Mas onde há seres humanos não existe uma verdadeira paralisia. E onde existem milhões de pessoas oprimidas não existe um verdadeiro “status quo”. O desespero e o sentido de derrota têm uma dinâmica própria que aumentarão e se adensarão na sombra, até que explodem de improviso com enorme violência.
Quando sucederá um novo embate entre nós e os palestinianos, o Senhor poderá dizer-nos, com honestidade, que tudo fez para evitá-lo? Que removeu todas as dificuldades? Que respondeu a todos os apelos, mesmo os mais débeis e hesitantes?
Provavelmente, o Senhor Netanyahu pensará: é época de eleições, não é o momento de agitar as águas e cada passo na direcção dos palestinianos poderia comprometer a sólida maioria de direita. O Senhor, político experiente, sabe que também há argumentações concretas, válidas e fortes a favor de uma eventual negociação com os palestinianos neste período. Mas não quero penetrar nestas argumentações, porque uma discussão pertinente deveria desenvolver-se noutro nível, numa outra dimensão.
Numa dimensão na qual o Senhor Netanyahu deveria dar prova de ser um líder, não um político.
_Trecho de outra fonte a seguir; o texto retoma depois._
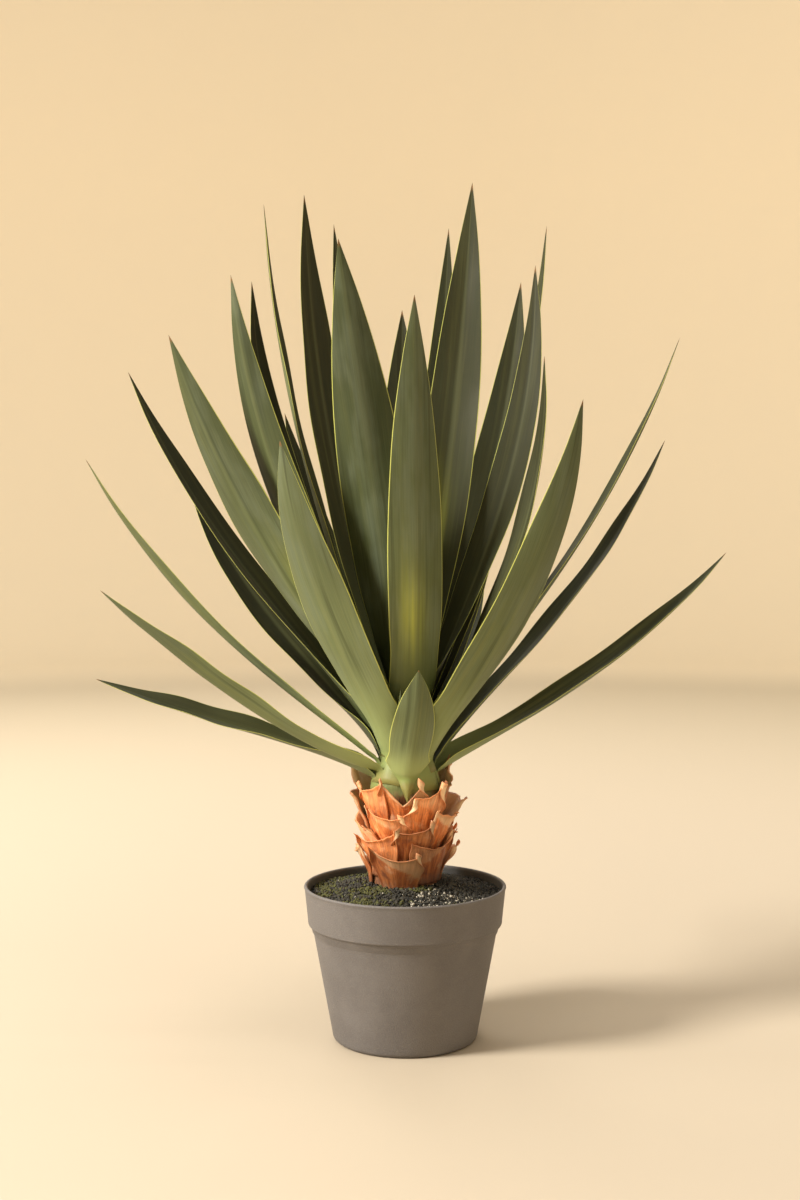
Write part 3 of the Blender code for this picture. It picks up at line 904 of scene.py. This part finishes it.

Numa dimensão na qual o Senhor deveria reconhecer que Mahmoud Abbas é talvez o último alto expoente a declarar que não permitirá que haja uma terceira intifada e novos actos de terrorismo.
Numa dimensão em que o Senhor deveria reconhecer que as palavras de Abbas naquela entrevista – embora “mitigadas” e remodeladas em seguida (em fim de contas, o presidente da Autoridade Palestiniana, além de um líder, também é um político) - são talvez a última oportunidade de iniciar um processo que poderia libertar Israel do declínio e do erro em que está enredado, há dezenas de anos.
Mas governar, por vezes, é uma verdadeira arte. É criar do nada. Entre nós e os palestinianos, neste momento, há o deserto, o nada, o vácuo. […] No entanto, na situação em que se encontra Israel, o Sr. Primeiro-Ministro deve responder a este sinal, porque, se o não faz, se realmente não tem intenção de reagir com seriedade a esta minúscula possibilidade, ser-me-á extremamente difícil compreender por que motivo pede para ser reeleito chefe do Governo.